**TASK STATEMENT:** Copy out all of the material, matching it word for word.

####################

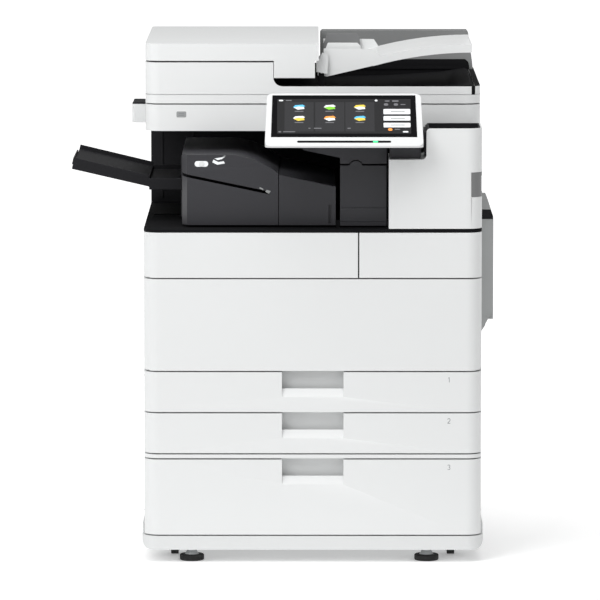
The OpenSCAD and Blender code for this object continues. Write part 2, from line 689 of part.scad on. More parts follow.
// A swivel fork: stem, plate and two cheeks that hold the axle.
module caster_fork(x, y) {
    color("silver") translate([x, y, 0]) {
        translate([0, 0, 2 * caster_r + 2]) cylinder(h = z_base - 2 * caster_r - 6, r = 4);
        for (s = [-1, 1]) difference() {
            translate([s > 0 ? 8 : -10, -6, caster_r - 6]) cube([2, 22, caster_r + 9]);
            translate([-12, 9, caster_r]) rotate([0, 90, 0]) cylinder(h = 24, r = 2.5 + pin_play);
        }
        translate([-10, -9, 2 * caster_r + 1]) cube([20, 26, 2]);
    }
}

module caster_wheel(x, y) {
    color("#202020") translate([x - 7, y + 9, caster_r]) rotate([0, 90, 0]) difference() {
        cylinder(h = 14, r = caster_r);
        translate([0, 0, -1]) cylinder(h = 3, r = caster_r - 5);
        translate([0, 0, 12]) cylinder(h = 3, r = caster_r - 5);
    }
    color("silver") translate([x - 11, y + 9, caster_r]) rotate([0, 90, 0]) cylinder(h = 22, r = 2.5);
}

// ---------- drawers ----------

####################

**WORKED ANSWER:**
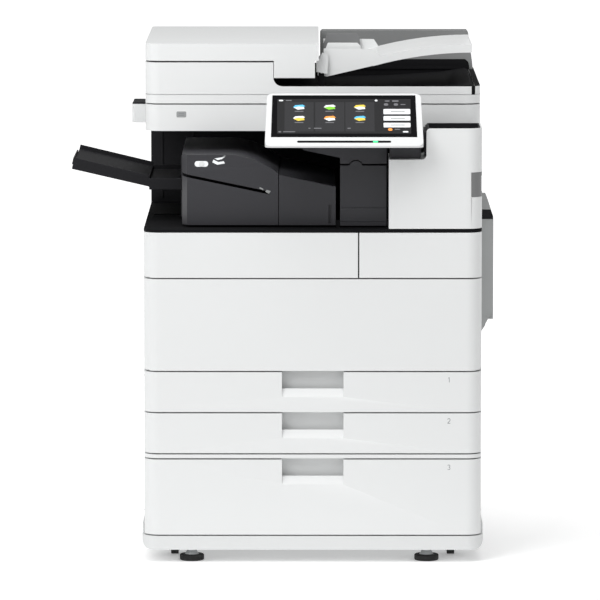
The OpenSCAD and Blender code for this object continues. Write part 2, from line 689 of part.scad on. More parts follow.
// A swivel fork: stem, plate and two cheeks that hold the axle.
module caster_fork(x, y) {
    color("silver") translate([x, y, 0]) {
        translate([0, 0, 2 * caster_r + 2]) cylinder(h = z_base - 2 * caster_r - 6, r = 4);
        for (s = [-1, 1]) difference() {
            translate([s > 0 ? 8 : -10, -6, caster_r - 6]) cube([2, 22, caster_r + 9]);
            translate([-12, 9, caster_r]) rotate([0, 90, 0]) cylinder(h = 24, r = 2.5 + pin_play);
        }
        translate([-10, -9, 2 * caster_r + 1]) cube([20, 26, 2]);
    }
}

module caster_wheel(x, y) {
    color("#202020") translate([x - 7, y + 9, caster_r]) rotate([0, 90, 0]) difference() {
        cylinder(h = 14, r = caster_r);
        translate([0, 0, -1]) cylinder(h = 3, r = caster_r - 5);
        translate([0, 0, 12]) cylinder(h = 3, r = caster_r - 5);
    }
    color("silver") translate([x - 11, y + 9, caster_r]) rotate([0, 90, 0]) cylinder(h = 22, r = 2.5);
}

// ---------- drawers ----------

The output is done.